# 각 선제품의 링크별 댓글들을 크롤링하는 코드입니다

In [1]:
import time
import csv
import os
from bs4 import BeautifulSoup
from selenium.common.exceptions import NoSuchElementException
from selenium.webdriver.support.ui import WebDriverWait
from selenium.webdriver.support import expected_conditions as EC
from itertools import zip_longest
from selenium import webdriver
from selenium.webdriver.common.by import By

In [1]:
def load_data():# 선제품 링크 url 불러오기
    data = []
    with open("./crawling_data/suncream_link.csv") as fr:
        reader = csv.DictReader(fr)
        for row in reader:
            data.append(row)
    return data

In [5]:
def write_data(data):# 제품 데이터 수집
    file_path = "./data/suncream_review.csv"
    file_exists = os.path.isfile("./data/total_reviews.csv")
    
    with open(file_path, "a", newline='', encoding='utf-8') as fw:
        writer = csv.DictWriter(fw, fieldnames=["page", "product_name", "title", "review","skin_type","score"])
        
        # 파일이 존재하지 않으면 헤더를 작성
        if not file_exists:
            writer.writeheader()
        
        for row in data:
            writer.writerow(row)

In [6]:
def parse_data(url):# 파싱하여 필요한 데이터 추출
    
    driver = webdriver.Chrome()
    
    try:
        driver.get(url)
        WebDriverWait(driver, 10).until(EC.element_to_be_clickable((By.XPATH, '//*[@id="reviewInfo"]'))).click()
        time.sleep(5)

        for page_num in range(1, 200):
            parse_review_text_list = []
            html = driver.page_source
            soup = BeautifulSoup(html, 'lxml')

            product_name_tag = soup.find("p", class_="prd_name")
            product_name = product_name_tag.text if product_name_tag else []

            user_clrfix_tags = soup.find_all("div", class_="user clrfix")
            review_tags = soup.find_all("div", class_="txt_inner")# 제품 리뷰 댓글
            title_tags = soup.find_all("div", class_="poll_sample")# 리뷰 제목
            score_tags = soup.find_all("span", class_="point")# 평점
            combined_list = list(zip_longest(title_tags,score_tags, review_tags, user_clrfix_tags, fillvalue=None))

            for title_tag, score_tag, review_tag, user_clrfix_tag in combined_list:
                review_text = review_tag.text if review_tag else None
                title_text = [tag.text.strip() for tag in title_tag.find_all("span")[1::2]] if title_tag else None
                span_texts = [span.text.strip() for span in user_clrfix_tag.find_all("span")[1:]] if user_clrfix_tag else None
                score_texts = [score_tag.text.strip() if score_tag else None]
                review_data = {
                    "page": page_num,
                    "product_name": product_name,
                    "title": title_text,
                    "review": review_text,
                    "skin_type": span_texts,
                    "score": score_texts
                }
                parse_review_text_list.append(review_data)

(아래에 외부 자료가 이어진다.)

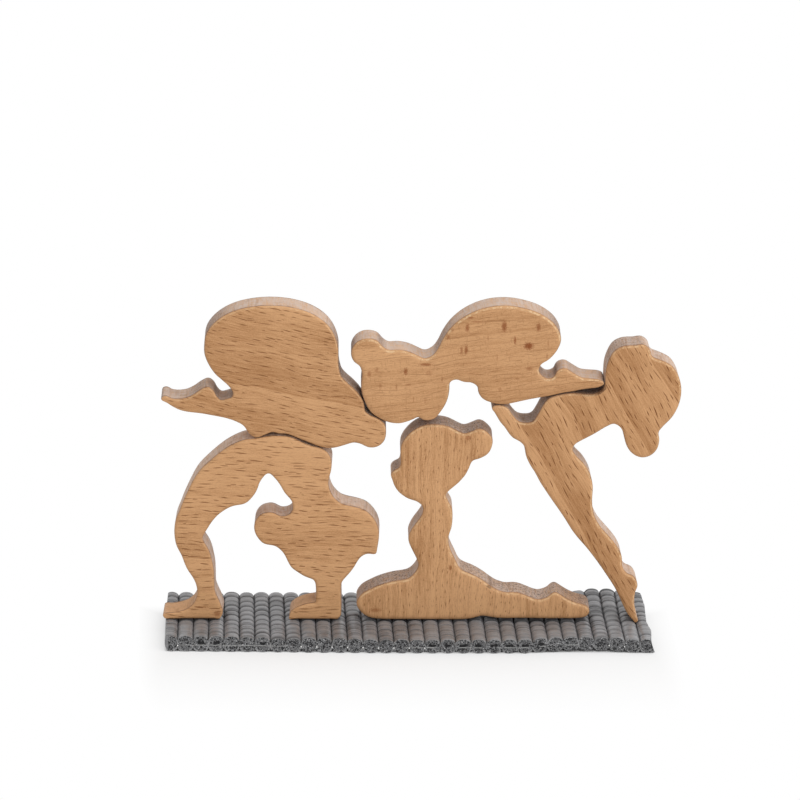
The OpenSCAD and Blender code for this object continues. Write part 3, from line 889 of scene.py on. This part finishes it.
def pitDepths(run, heights, left):
    # How deep pores, voids and tears hollow the cut faces, at each point along and up them.
    rng = np.random.default_rng(mat["pitSeed"])
    pits = [(rng.uniform(0, run[-1] / mm), rng.uniform(*mat["poreHeight"]), rng.uniform(*mat["poreRadius"]))
            for _ in range(mat["poreCount"])]
    pits += [(rng.uniform(0, mat["voidReach"]), rng.normal(*mat["voidHeight"]),
              rng.uniform(*mat["voidRadius"])) for _ in range(mat["voidCount"])]
    for n in mat["tornCords"]:
        for side in mat["tornPlaces"]:
            place = (n * mat["cord"] - left) / mm + side + rng.uniform(-0.2, 0.2)
            pits.append((place, rng.normal(*mat["tornHeight"]), rng.uniform(*mat["tornRadius"])))
    hollow = np.zeros(heights.shape)
    for place, height, radius in np.array(pits) * mm:
        near = np.nonzero(np.abs(run - place) < 2 * radius)[0]
        off = np.hypot((run[near] - place)[:, None], heights[near] - height) / radius
        hollow[near] = np.maximum(hollow[near], 1.2 * radius * np.exp(-1.5 * off ** 2))
    return hollow


def matPiece():
    low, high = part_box("mat_foam")
    cord, half = mat["cord"], mat["cord"] / 2
    first = int(math.floor((low.x + half) / cord))
    numbers = range(first, int(math.floor((high.x - 1e-6 + half) / cord)) + 1)
    even = np.linspace(-1, 1, 2 * mat["across"] + 1)[:-1]
    spread = 0.45 * even + 0.55 * np.sin(even * math.pi / 2)
    columns = [(n * cord + s * half, n) for n in numbers for s in spread]
    columns = [c for c in columns if low.x + 0.05 * mm < c[0] < high.x - 0.05 * mm]
    columns = [(low.x, columns[0][1])] + columns + [(high.x, columns[-1][1])]
    x, number = (np.array(values) for values in zip(*columns))
    s = np.clip((x - number * cord) / half, -1, 1)   # from one groove beside a cord to the other
    y = np.linspace(low.y, high.y, int(round((high.y - low.y) / mat["rowStep"])) + 1)

    main, fine = {}, {}
    for n in range(numbers[0] - 1, numbers[-1] + 2):
        folds, strengths, thin, thinStrengths = cordFolds(n, low.y, high.y)
        main[n] = pillows(y, folds, strengths)
        fine[n] = pillows(y, thin, thinStrengths)
    beside = [n + (1 if t > 0 else -1) for n, t in zip(number, s)]
    puff, puffBeside = (np.array([main[n] for n in names]) for names in (number, beside))
    thin, thinBeside = (np.array([fine[n] for n in names]) for names in (number, beside))
    atGroove = np.abs(s) > 0.999
    puff[atGroove] = (puff + puffBeside)[atGroove] / 2
    thin[atGroove] = (thin + thinBeside)[atGroove] / 2
    strength = foldStrength(x[:, None], y[None, :])
    arc = np.sqrt(np.clip(1 - np.abs(s) ** mat["fullness"], 0, 1))[:, None]
    fromCut = np.minimum(y - low.y, high.y - y)[None, :] / (0.6 * mm)
    top = (high.z - mat["lobeHeight"] * (1 - arc)
           - mat["foldDepth"] * (1 - puff) * strength * (1 + 0.7 * (1 - arc))
           - mat["fineDepth"] * (1 - thin) * (0.5 + 0.5 * strength)
           - mat["cutRound"] * np.clip(1 - fromCut, 0, 1) ** 2)
    nearGroove = np.clip((np.abs(s) - 0.75) / 0.25, 0, 1)[:, None]
    sway = mat["beadSway"] * nearGroove * np.sign(s)[:, None] * (
        (puff - puffBeside) + 0.8 * (thin - thinBeside)) * (0.5 + 0.5 * strength)
    across = x[:, None] + sway
    across[0], across[-1] = low.x, high.x
    under = mat["underHeight"] * (1 - arc)
    topPoints, underPoints = (np.stack([np.broadcast_to(part, top.shape) for part in corner], axis=2)
                              for corner in ((across, y, top), (x[:, None], y, under)))

    wide, deep = top.shape
    topAt = np.arange(wide * deep).reshape(wide, deep)
    underAt = topAt + topAt.size
    ring = ([(i, 0) for i in range(wide)] + [(wide - 1, j) for j in range(1, deep)]
            + [(i, deep - 1) for i in range(wide - 2, -1, -1)] + [(0, j) for j in range(deep - 2, 0, -1)])
    ringI, ringJ = np.array(ring).T
    outward = np.zeros((len(ring), 1, 3))
    outward[ringJ == 0, 0, 1] = -1
    outward[ringJ == deep - 1, 0, 1] = 1
    outward[(ringI == wide - 1) & (ringJ > 0) & (ringJ < deep - 1), 0, 0] = 1
    lower, upper = underPoints[ringI, ringJ], topPoints[ringI, ringJ]
    share = np.linspace(0, 1, mat["faceRows"] + 2)[None, 1:-1, None]
    wall = lower[:, None, :] * (1 - share) + upper[:, None, :] * share
    run = np.concatenate([[0], np.cumsum(np.linalg.norm(np.diff(lower[:, :2], axis=0), axis=1))])
    hollow = pitDepths(run, wall[..., 2], low.x)
    hollow[wall[..., 0] < low.x + mat["skinnedEnd"]] = 0
    wall = wall - outward * hollow[..., None]
    wallAt = 2 * topAt.size + np.arange(hollow.size).reshape(hollow.shape)
    whole = np.column_stack([underAt[ringI, ringJ], wallAt, topAt[ringI, ringJ]])
    whole = np.vstack([whole, whole[:1]])

    points = settled(np.vstack([part.reshape(-1, 3) for part in (topPoints, underPoints, wall)]))
    faces = gridFaces(topAt) + gridFaces(underAt, flip=True)
    skinned = len(faces)
    faces += gridFaces(whole)
    centre = points[np.array(faces[skinned:])].mean(axis=1)
    kinds = np.concatenate([np.zeros(skinned, int), centre[:, 0] >= low.x + mat["skinnedEnd"]])

    mesh = bpy.data.meshes.new("mat_foam")
    mesh.from_pydata(points.tolist(), [], faces)
    mesh.polygons.foreach_set("material_index", kinds.tolist())
    mesh.polygons.foreach_set("use_smooth", [True] * len(faces))
    foldShade, rim, pitShade = np.zeros((3, len(points)))
    # Painted shade in the folds' creases, the grooves between cords and at the right back.
    shaded = between(x[:, None], 64, 8) * between(y[None, :], -6, 10)
    foldShade[:top.size] = ((1 - puff) * strength + 0.6 * (1 - thin) + 1.6 * np.clip(0.45 - arc, 0, 1)
                       + 0.1 * shaded).ravel()
    # Painted highlight on the skin just behind the cut in front.
    rim[:top.size] = np.broadcast_to(np.clip(1 - (y - low.y) / (0.45 * mm), 0, 1), top.shape).ravel()
    # Hollow depths, for the painted shade in the cut's pits.
    pitShade[2 * top.size:] = (hollow / (0.5 * mm)).ravel()
    for name, values in (("foldShade", foldShade), ("pitShade", pitShade), ("rim", rim)):
        mesh.attributes.new(name, "FLOAT", "POINT").data.foreach_set("value", values)
    faceOutward(mesh)
    mesh.update()
    return newPiece("mat_cords", mesh, foamSkinMaterial(), foamCutMaterial())


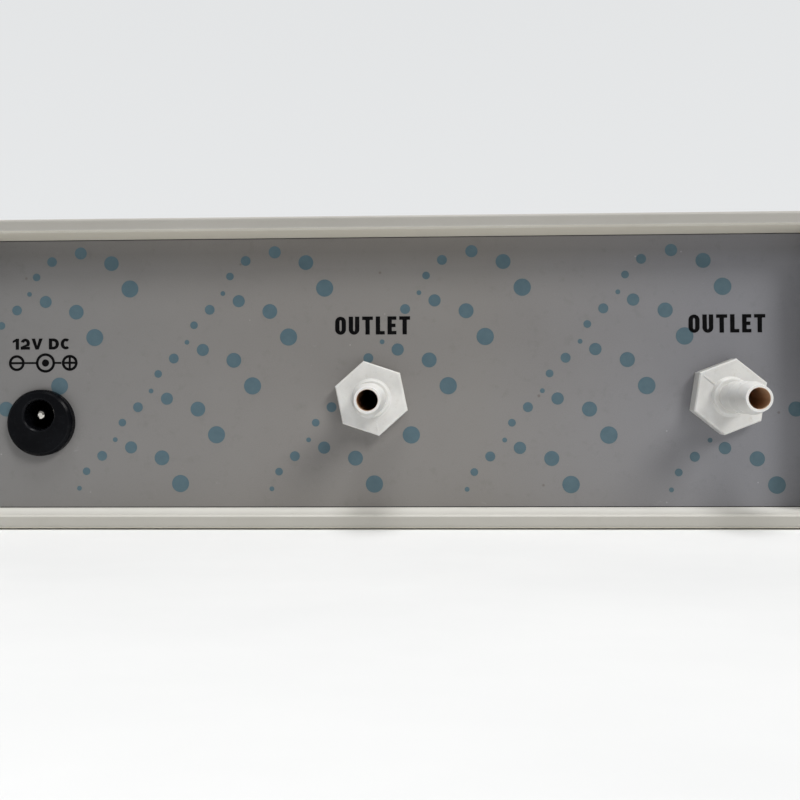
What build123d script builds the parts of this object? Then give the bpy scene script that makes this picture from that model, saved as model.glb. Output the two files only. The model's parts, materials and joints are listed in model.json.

            write_data(parse_review_text_list)

            try:# 리뷰 페이지 넘기기
                next_button = driver.find_element(By.XPATH, f"//a[@data-page-no='{page_num + 1}']")
                next_button.click()
                time.sleep(5)
            except NoSuchElementException:
                print(f"Page {page_num} is the last page. \n ")
                break

    finally:
        driver.quit()
    
    return parse_review_text_list

In [None]:
if __name__ == '__main__':# 최종 크롤링 실행
    data = load_data()
    parse_review_list = []
    
    for i, review in enumerate(data):
        url = review["product_link"]
        try:
            parse_review = parse_data(url)
        except:
            continue
        print(f"{i}번 제품 끝")